Reproduce the first line and every line after it, exactly, through the one containing "Turn this picture". Leave out the rest.

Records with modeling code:
━━━━━━━━━━━━━━━━━━━━━━━━━━━━━━

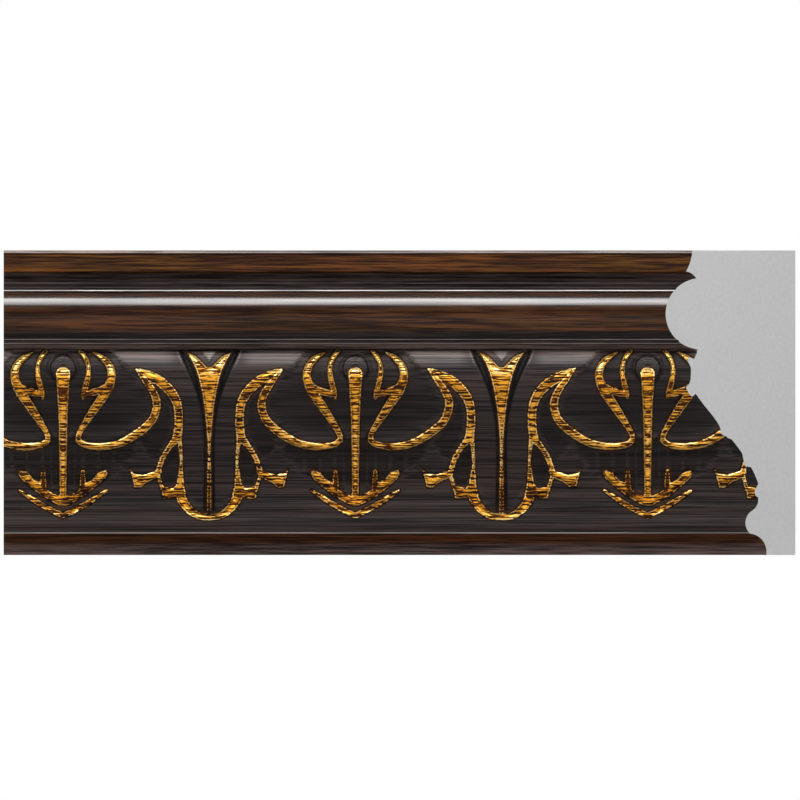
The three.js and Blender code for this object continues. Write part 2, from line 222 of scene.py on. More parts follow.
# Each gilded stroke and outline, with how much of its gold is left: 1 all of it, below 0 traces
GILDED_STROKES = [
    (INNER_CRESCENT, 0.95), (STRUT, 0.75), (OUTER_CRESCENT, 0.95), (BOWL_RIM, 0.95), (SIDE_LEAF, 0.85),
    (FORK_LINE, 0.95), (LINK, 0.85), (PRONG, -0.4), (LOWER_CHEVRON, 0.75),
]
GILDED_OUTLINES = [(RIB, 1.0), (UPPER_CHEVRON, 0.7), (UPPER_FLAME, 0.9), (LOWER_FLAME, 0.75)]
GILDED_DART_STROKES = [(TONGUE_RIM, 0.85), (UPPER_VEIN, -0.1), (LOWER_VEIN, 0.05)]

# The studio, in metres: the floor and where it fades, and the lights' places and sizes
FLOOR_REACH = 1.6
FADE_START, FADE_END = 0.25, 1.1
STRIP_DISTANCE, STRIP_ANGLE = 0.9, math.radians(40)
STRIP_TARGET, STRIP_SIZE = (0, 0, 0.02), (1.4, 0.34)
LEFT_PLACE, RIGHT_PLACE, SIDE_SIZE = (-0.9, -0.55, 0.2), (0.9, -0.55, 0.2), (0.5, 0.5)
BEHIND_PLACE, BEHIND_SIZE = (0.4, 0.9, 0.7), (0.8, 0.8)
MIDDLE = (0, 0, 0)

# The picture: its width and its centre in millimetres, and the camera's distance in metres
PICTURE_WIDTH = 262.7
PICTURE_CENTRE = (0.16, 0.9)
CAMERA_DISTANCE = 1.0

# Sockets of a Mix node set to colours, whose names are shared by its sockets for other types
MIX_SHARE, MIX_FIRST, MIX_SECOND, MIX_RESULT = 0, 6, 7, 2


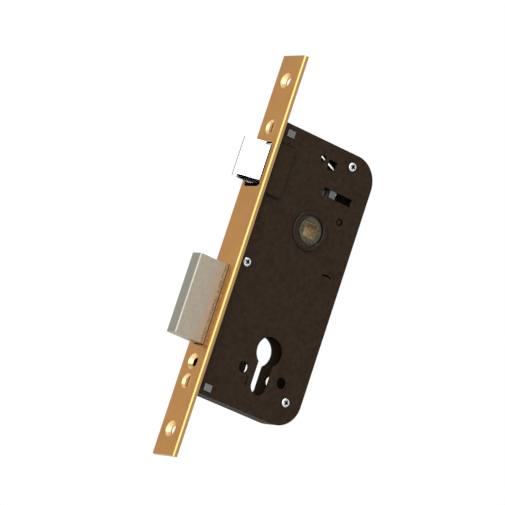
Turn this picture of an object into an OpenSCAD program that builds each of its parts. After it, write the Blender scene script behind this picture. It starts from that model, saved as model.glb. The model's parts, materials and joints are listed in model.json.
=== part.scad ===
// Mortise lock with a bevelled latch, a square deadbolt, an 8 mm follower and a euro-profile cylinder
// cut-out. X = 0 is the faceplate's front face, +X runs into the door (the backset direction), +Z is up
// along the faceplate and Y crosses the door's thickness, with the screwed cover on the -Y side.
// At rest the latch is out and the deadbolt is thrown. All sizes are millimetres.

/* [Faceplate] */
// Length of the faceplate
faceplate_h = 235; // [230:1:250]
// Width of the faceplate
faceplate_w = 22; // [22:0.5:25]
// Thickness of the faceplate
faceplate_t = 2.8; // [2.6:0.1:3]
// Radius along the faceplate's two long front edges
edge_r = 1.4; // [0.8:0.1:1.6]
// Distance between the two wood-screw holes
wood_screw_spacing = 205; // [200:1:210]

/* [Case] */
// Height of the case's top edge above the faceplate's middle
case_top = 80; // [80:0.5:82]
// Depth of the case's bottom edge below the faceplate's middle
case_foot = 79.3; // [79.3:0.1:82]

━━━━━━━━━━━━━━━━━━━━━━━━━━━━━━

OUTPUT OF THE EXERCISE:
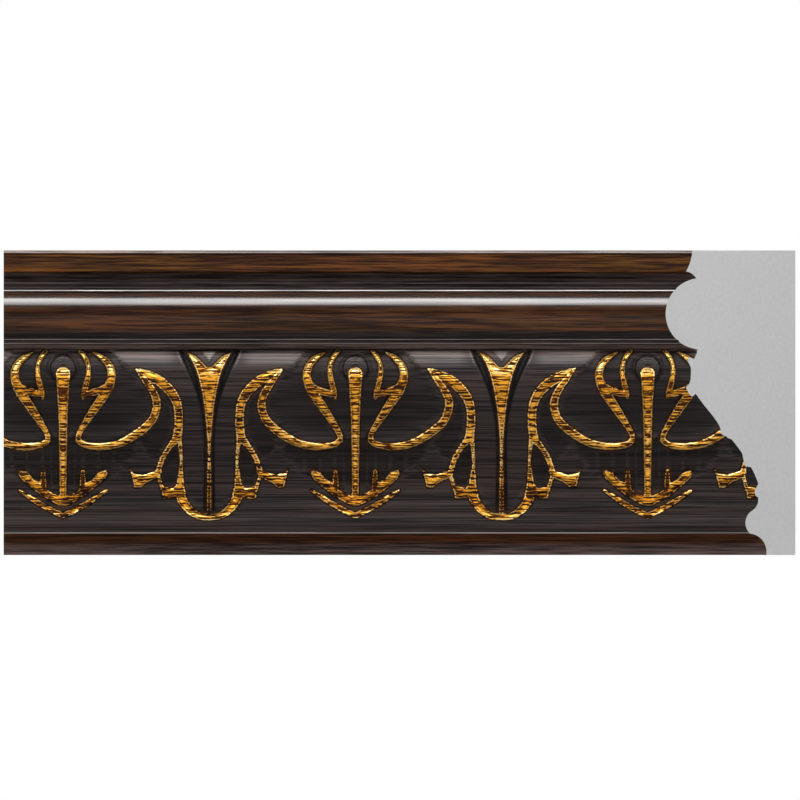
The three.js and Blender code for this object continues. Write part 2, from line 222 of scene.py on. More parts follow.
# Each gilded stroke and outline, with how much of its gold is left: 1 all of it, below 0 traces
GILDED_STROKES = [
    (INNER_CRESCENT, 0.95), (STRUT, 0.75), (OUTER_CRESCENT, 0.95), (BOWL_RIM, 0.95), (SIDE_LEAF, 0.85),
    (FORK_LINE, 0.95), (LINK, 0.85), (PRONG, -0.4), (LOWER_CHEVRON, 0.75),
]
GILDED_OUTLINES = [(RIB, 1.0), (UPPER_CHEVRON, 0.7), (UPPER_FLAME, 0.9), (LOWER_FLAME, 0.75)]
GILDED_DART_STROKES = [(TONGUE_RIM, 0.85), (UPPER_VEIN, -0.1), (LOWER_VEIN, 0.05)]

# The studio, in metres: the floor and where it fades, and the lights' places and sizes
FLOOR_REACH = 1.6
FADE_START, FADE_END = 0.25, 1.1
STRIP_DISTANCE, STRIP_ANGLE = 0.9, math.radians(40)
STRIP_TARGET, STRIP_SIZE = (0, 0, 0.02), (1.4, 0.34)
LEFT_PLACE, RIGHT_PLACE, SIDE_SIZE = (-0.9, -0.55, 0.2), (0.9, -0.55, 0.2), (0.5, 0.5)
BEHIND_PLACE, BEHIND_SIZE = (0.4, 0.9, 0.7), (0.8, 0.8)
MIDDLE = (0, 0, 0)

# The picture: its width and its centre in millimetres, and the camera's distance in metres
PICTURE_WIDTH = 262.7
PICTURE_CENTRE = (0.16, 0.9)
CAMERA_DISTANCE = 1.0

# Sockets of a Mix node set to colours, whose names are shared by its sockets for other types
MIX_SHARE, MIX_FIRST, MIX_SECOND, MIX_RESULT = 0, 6, 7, 2


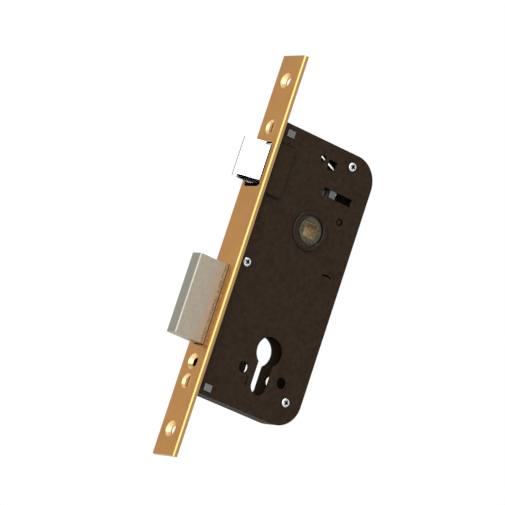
Turn this picture of an object into an OpenSCAD program that builds each of its parts. After it, write the Blender scene script behind this picture. It starts from that model, saved as model.glb. The model's parts, materials and joints are listed in model.json.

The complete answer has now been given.